It Takes Time, Patience to Work With Dinosaur Bones, Olathe North Students Find

Thursday, May 17, 2018

Geoscience Academy teacher Staci Winsor shows a reconstructed dinosaur bone worked on by Olathe students. Beth Lipoff Special to The Star

They’re not recreating Jurassic Park, but students at Olathe North High School are getting some hands-on time with real dinosaur bones and other fossils. As part of the school’s Geoscience Academy, students learn to identify, clean and reassemble various fossils and dinosaur bones.

It all started about 15 years ago when paleontologist and Olathe High School grad Craig Sundell donated a triceratops skeleton to the school, which is now Olathe North, with the idea that middle and high school students could learn how to clean and prepare it for display.

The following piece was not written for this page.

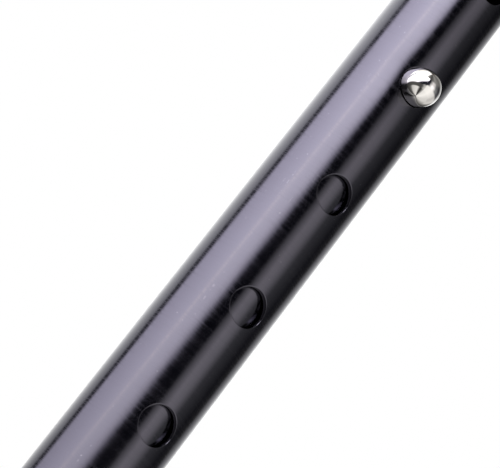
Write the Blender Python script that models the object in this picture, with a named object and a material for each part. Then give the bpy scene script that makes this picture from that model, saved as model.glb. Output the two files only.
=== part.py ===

Now, they’re hard at work on a hadrosaur. Alan Detrich, a friend of Sundell, found the hadrosaur bones found in Montana and has loaned them to the school for students to work on them.

“If you go too fast, you’ll break part of the shell or any fossil. It’s all patience. That’s most of what you need,” said 15-year-old Quinton Mindrup.

That applies to other fossils, as well, like the 31-million-year-old tortoise shell they’re also cleaning. The students use tools such as air scribes and micro jacks, which have fine points to work on the delicate subjects.

They examine the color, how the surface absorbs water and other factors to tell the rock from the bone as they uncover pieces.

For the first two years, students in the Geoscience Academy do basic classes, then in the third year, they get to choose either the hydro track, studying water-related science, or the litho track studying rocks and paleontology.

Though he hasn’t taken the litho class yet, Quinton came in after school to learn some of the basics of working with fossils and using the machines from Sundell, who occasionally comes in to work with the students.

“If we can maintain as much of the structure of the bone as (possible), we can actually make guesses and figure out things about what happened,” said 16-year-old Nathan Hurst. “We know the shell’s been bitten, because we can see it on there. We know it was a herd of hadrosaurs that all died together in a flood event. That’s what we can figure out by knowing the shape of the bones and the dirt that they died in.”

It takes a lot of hard work, and it’s not always fun. As they uncover the different bones from the plaster cast that was made in the field, the students make detailed diagrams of the position of each bone relative to the others.

“No one wanted to do it, but we knew it had to happen,” said Weston Shane, 17.

Quinton Mindrup, 15, demonstrates how the students at Olathe North's Geoscience Academy are using tools to clean a 31-million-year-old tortoise shell. Beth Lipoff

They also use a polyvinyl acetate solution called Vinac to help strengthen the fossils so they’re less likely to fall apart.

It’s very unusual for students so young to get the opportunity for hands-on work like this.

It’s not just the Geoscience Academy students who benefit from the program. Groups of elementary students come in on a regular basis to see the fossils and learn about the process. Several of the high school students currently in the program were inspired to be part of it by going on one of these field trips.

Students in the program get to take their own field trips. Every two years, the group heads to do geological field studies and to see fossil-finding firsthand. Last summer, they went to Wyoming, and in 2015, they were in Texas.

A few of the students hope to go on to careers in paleontology, and others plan on going into related fields, such as geology.